The level of detail will be very important to us all, because your factual record will be used in assessing whether the checklist has been "fully implemented," as section 271 requires. "Fully implemented" means more than just being reflected in an agreement on paper. It means actually being in operation and doing its market-opening work. It means that the required elements and services must be available in a timely and reliable manner and in the quantities that may be requested.

Your factual record will also be used in assessing whether the facilities-based competitor requirement and the public interest requirement are satisfied.

The more fully you can explain your own assessments, and the more fully you can develop the factual record in a timely fashion, the better able we and the FCC will be to put your record and assessments to good use. We are really counting on you.

We are encouraging the States to begin the fact gathering and assessment now, and to begin sharing factual information with us as soon as possible, even before section 271 applications are filed. This is particularly important in States where you believe that the incumbent Bell operating company may apply for long distance entry this year. Once an application is filed, the FCC has only 90 days to decide. That is not much time. And we have even less, because we have to give our evaluation to the FCC in time for the FCC to give it the required substantial weight. Furthermore, the Justice Department does not have independent compulsory process under the section 271 process to gather evidence on our own, as we do in an ordinary antitrust investigation.

The States can save time and effort by keeping the section 271 requirements in mind as they implement the interconnection and unbundling requirements under section 251. Of course, not every interconnection and unbundling agreement that satisfies section 251 will fully satisfy the checklist under section 271. When the agreement has been negotiated by the parties, rather than arbitrated by the State commission, it might in some cases fall short of the checklist. But in examining each negotiated agreement that is brought before you under section 251, and in arbitrating any disputes, you should also be building the detailed factual record regarding local market conditions that will be needed for section 271.

We are encouraged that last week, States such as Illinois, Ohio, and New York announced the beginning of their efforts to develop this kind of detailed factual record, joining Florida and perhaps other States. Submissions by interested parties are scheduled within the next month. Meanwhile, while we are waiting to hear from the State commissions formally, we are learning as much as we can now, through informal discussions with the States, the FCC, the Bell operating companies, and the competitors seeking interconnection agreements.

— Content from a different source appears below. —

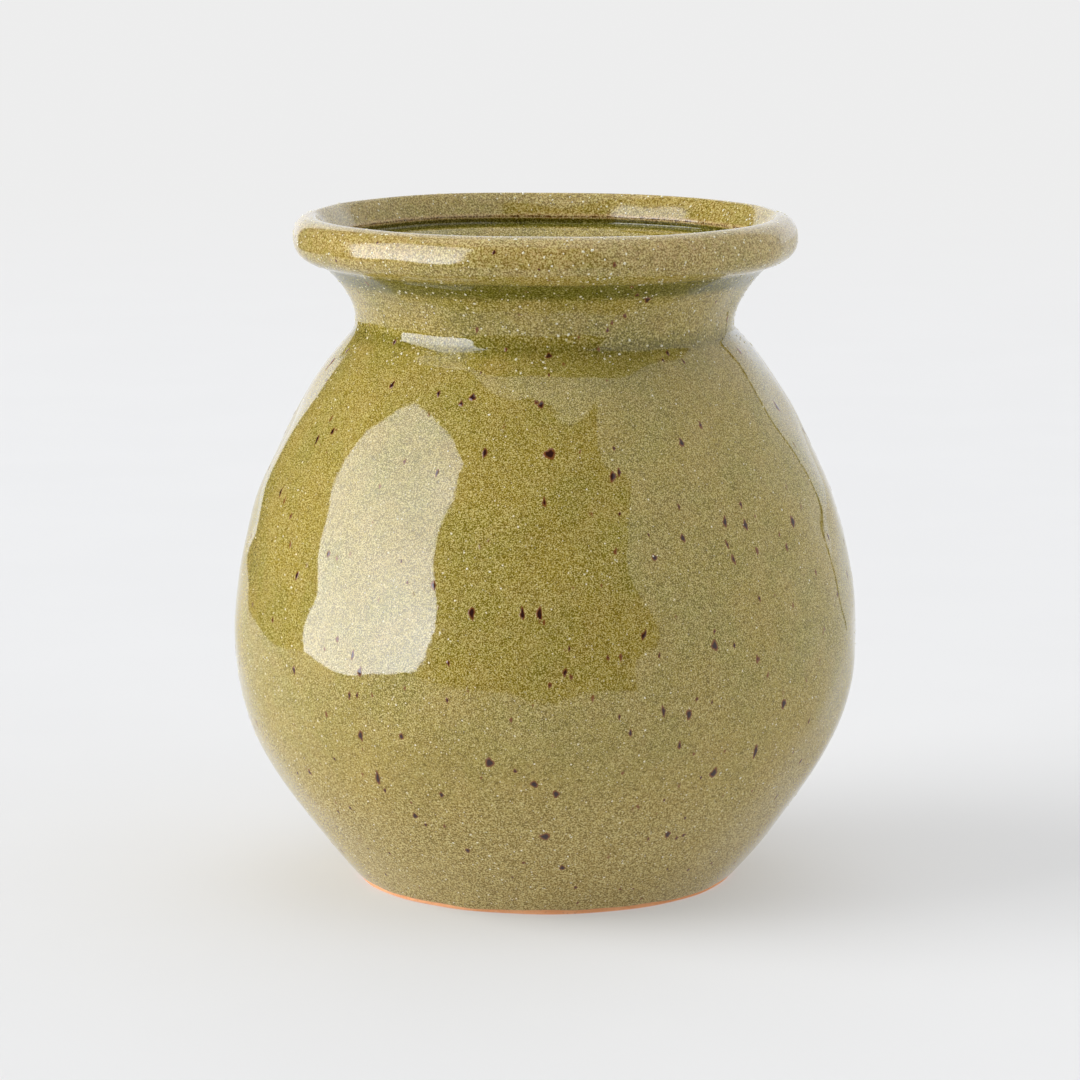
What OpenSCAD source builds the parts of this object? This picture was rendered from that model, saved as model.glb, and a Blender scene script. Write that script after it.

The Public Interest Requirement

I would also like to say a few words about the public interest requirement. The public interest requirement has been a central tenet of telecommunications regulatory policy as long as there has been an FCC -- longer, I think. The Supreme Court has made clear that authority to regulate in the public interest is not confined to any formula, but gives the agency exercising that authority wide latitude to consider the big picture as well as all the specific details, in order to do the right thing.(1) The Supreme Court has also made clear that competition is a core concern in public interest analysis.(2) And indeed, numerous FCC public interest rulings have been based explicitly on competition considerations.(3)

But curiously, since enactment of the new law, it has been suggested in certain quarters that the public interest requirement might not have even its customary significance in section 271, and might be just some sort of gratuitous restatement of the competitive checklist, presumed to be satisfied whenever the checklist is. I would like to put that notion to rest.

Certainly, there can be no doubt as to the critical importance of the checklist. It is what brings section 251's interconnection and unbundling requirements -- crucial components in opening the markets -- explicitly into the section 271 equation.

But to us, the equally critical importance of the public interest requirement is unmistakable. Its importance is not only reflected in the express terms of the statute itself, where the requirement is given co-equal billing with the checklist and the other requirements that the Bells must establish that they satisfy. It is also indicated time after time in the legislative history. Members whose support was absolutely essential to the new law's passage made it clear that an independent public interest requirement, of at least the breadth that public interest requirements generally have before commissions such as the FCC, was essential to their support. It was also an important consideration for President Clinton in signing the new law. This is what the President said in his signing statement:

"To protect the public, the FCC must evaluate any application for entry into the long distance business in light of its public interest test, which gives the FCC discretion to consider a broad range of issues, such as the adequacy of interconnection arrangements to permit vigorous competition."

True, there were Members who opposed the public interest requirement. But they were in a distinct minority. We know that without a doubt, because some of them offered an amendment in the Senate to delete the public interest requirement, and rely solely on the checklist, and that amendment was defeated. Moreover, in the House-Senate conference on the bill, the Justice Department's role in evaluating entry under section 271 was strengthened, making even clearer that the policy context in which the FCC would be conducting its public interest analysis under section 271 was to include a serious focus on competition, as informed by the principles of antitrust. Quoting again from the President's signing statement:

"[I]n deciding whether to grant the application of regional Bell company to offer long distance service , the FCC must accord `substantial weight' to the views of the Attorney General. This special legal standard, which I consider essential, ensures that the FCC and the courts will give full weight to the special competition expertise of the Justice Department's Antitrust Division -- especially its expertise in making predictive judgments about the effect that entry by a Bell company into long distance may have on competition in local and long distance markets."

So you can expect the public interest requirement, and through it broad consideration of competitive conditions in all the affected markets, to be a principal focus of every section 271 evaluation.

Conclusion

Congress has given us all a monumental task, with a lot of work to do and a short time to do it in. But if our efforts succeed, the payoff, in terms of increased competition, economic growth, and innovation, will be tremendous. And one of the most important parts of the new law to get right is the pivotal section 271. We in the Justice Department look forward to continuing our discussions with you as we more fully develop our views, and as section 271 is implemented.


FOOTNOTES

1. See, e.g., FCC v. WNCN Listeners Guild, 450 U.S. 582 (1981); See also United States v. FCC, 652 F.2d 72, 88 (D.C. Cir. 1980) (en banc).

2. See, e.g., United States v. RCA, 358 U.S. 334, 351 (1959); See also United States v. FCC, 652 F.2d 72, 81-82 (D.C. Cir. 1980) (en banc).

3. See, e.g., Sprint Corp., Declaratory Ruling and Order, FCC 95-498 (Dec. 15, 1995); McCAW and AT&T, Memorandum Opinion and Order, FCC 94-238 (September 19, 1994); MCI Communications Corp., British Telecommunications, Declaratory Ruling and Order, FCC 94-188 (July 14, 1994).